Which, honestly, is the entire problem facing us as a generation, and as a species. It’s the issue that will define us as moral beings, based on how well we understand and act on it in our own lives. It keeps cropping up, on a variety of scales, even after you’ve finally protested the war or read up on the Israeli/Palestinian conflict or watched The Wire and had your big moment around it all, and even when you think you’re talking about something else – is it OK to dismiss people based on their clothes and music, when you know for a fact they would dismiss you and yours based on the same?

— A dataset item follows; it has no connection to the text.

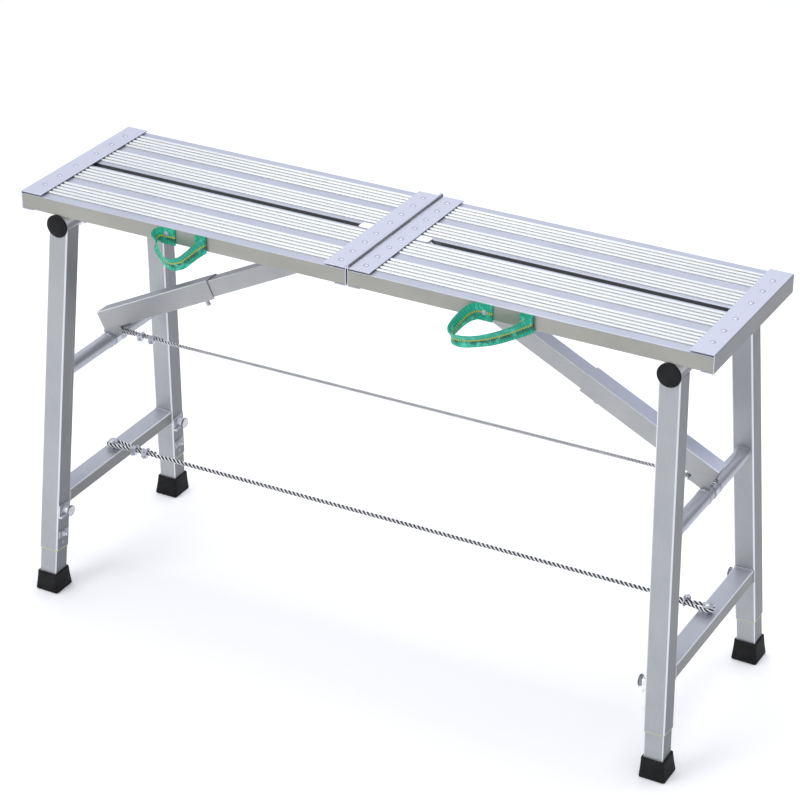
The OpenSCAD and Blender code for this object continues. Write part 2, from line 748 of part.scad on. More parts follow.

The people who complain about “liberal elitism” are striving to maintain the security and dominance of an elite, but does that really take away from the fact that they are sometimes right, that fear of the right’s policies really is often supported or supplanted by fear of people who “look” right-wing (read: uneducated, rural or suburban, poor, “mainstream,” or – for some reason – overweight) regardless of their actual politics? Can you say these things, even to friends, without coming across as hopelessly touchy-feely, can you talk about how people use hatred as a way to feel in control without seeming to condone hatred, can you dismiss the idea of “moral equivalency” and decry the politics of retaliation while also saying that no act, no matter how evil, occurs in a vacuum? – what you are really talking about is the fact that everybody’s human, and everybody has reasons, and how those reasons are often wrong and the actions they inspire are often atrocities, and how tempting it is to classify the people who hurt you as “less than,” and how classifying groups of people as “less than” is the first step towards hurting them, and how impossible it is to negotiate that truth every day.

Here is Sara Roy:

Why have we been unable to accept the fundamental humanity of Palestinians and include them within our moral boundaries? Rather, we reject any human connection with the people we are oppressing. Ultimately, our goal is to tribalize pain, narrowing the scope of human suffering to ourselves alone.

Our rejection of “the other” will undo us… As Jews in a post-Holocaust world empowered by a Jewish state, how do we as a people emerge from atrocity and abjection, empowered and also humane?

How does anyone? In a world that is so persistently, terrifyingly evil, how does anyone, ever?